That feeling links nearly all the photographers in this new wave, even Liz Collins, whose provocatively sexual images, sometimes involving two women, hint at a special kind of secret the boys don't get but might like to. "The relationship of the model and photographer is quite different today," says Charlotte Cotton, assistant curator of photographs at the Victoria and Albert Museum. "There's an effort to try to get at the real character of the model and a sense of individuality, rather than something statuesque. There's a sympathy between them, not the full-on message of sexual frisson. That's not what the twenty-first century is about."
Sorrenti takes such pains to be unprovocative that her pictures have a boldness all their own. She is the latest member of the Sorrenti clan to take aim behind the camera; her mother, Francesca, and older brother Mario are both respected photographers; her younger brother Davide, also a photographer, gained a different kind of fame when he died of a heroin overdose a few years back. But she hasn't followed in any of their footsteps, moving toward developing a candid style of working that has more in common with a fine-art paradigm than with fashion. For one thing, she doesn't use any makeup.
"It's obvious that with a woman shooting a woman the dynamic is completely different," says Sorrenti. "It's not as sexual, but it's a lot more intimate. When it's the same sex, women on women or men on men, you're not projecting anything on them but identifying. With women, I try to find something within them that's close to myself and heighten that beauty, glorify it. And it's not like an expected or preconceived beauty."
But if finding the person in the picture is the Holy Grail, as Nolan puts it, finding the person for the picture is a crucial part of the process in literal terms as well. For these women, you see, the word friends doesn't just mean a goofy sitcom; it's their whole aesthetic.
"I really only use my friends; I wouldn't want to use anyone else. But then, if they come to me, I assume that's what they're looking for," says Carucci, a beautiful Israeli-born fine-art photographer who does only rarefied commercial work. (She adds jokingly, "So I only choose the most beautiful girls for my friends -- if you're not beautiful, I'm not interested in you.") One of Carucci's favorite subjects is her own youthful, chic mother; another specialty is her haunting, super-extreme close-ups of the female body. No airbrushing here; one of the most graphic images features Carucci tweezing a hair from her own nipple. In what became an editorial photo spread, she pressed the brass button from a pair of Calvin Klein jeans into a friend's skin, then took an extreme close-up of the impression, legible right down to the designer's name (now, that's brand identity).
Nolan shares the personal method. "I always work in my own way," says the 30-year-old Londoner. "I think that people come to me for what I do, so I just think, Take it or leave it -- I'm not going to adapt. If someone doesn't interest me, I won't do it. I've been asked to photograph people I'm not interested in, and I've said no. You're just prostituting yourself otherwise.
"If there's no connection, then there's no point, because there's no magic."

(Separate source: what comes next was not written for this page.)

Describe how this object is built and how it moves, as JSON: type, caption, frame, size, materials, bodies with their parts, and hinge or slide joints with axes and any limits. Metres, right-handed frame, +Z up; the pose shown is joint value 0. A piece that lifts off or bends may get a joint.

She also dislikes the ease of shooting the pretty girl. "It's a real challenge to shoot ordinary people. The other way, it always means that she's pretty, and when people see the picture, they're always looking at a woman who's pretty." No fun there.
"Plus, those images are totally unattainable," she adds, "and I think they have the power to make many women incredibly unhappy, by stopping them from feeling happy about themselves. And you know, I've thought that I feel sorry for men as well now for the same reasons."
Over the years, the fashion industry has looked increasingly to the work and talent of fine-art photographers like Cindy Sherman, Catherine Opie, Sarah Lucas, Nan Goldin, and Hannah Starkey for credibility. "Fashion follows the art world very closely today," says Cotton. "So maybe with the younger women, we want to buy into this, because this is what the art world has sanctioned." More than that, it's the mundane and bohemian lifestyle that these women bring to their pictures that makes their work -- featuring their friends, or models that look like they could be their friends -- so desirable. It doesn't get more real than that.
Of course, the wheel of fashion will turn again, and new women and men will be there to declare all this realness totally unreal -- or, even worse, not modern.
But that's fashion: As Cotton puts it, "To be a really good photographer, you have to avoid all the clichés."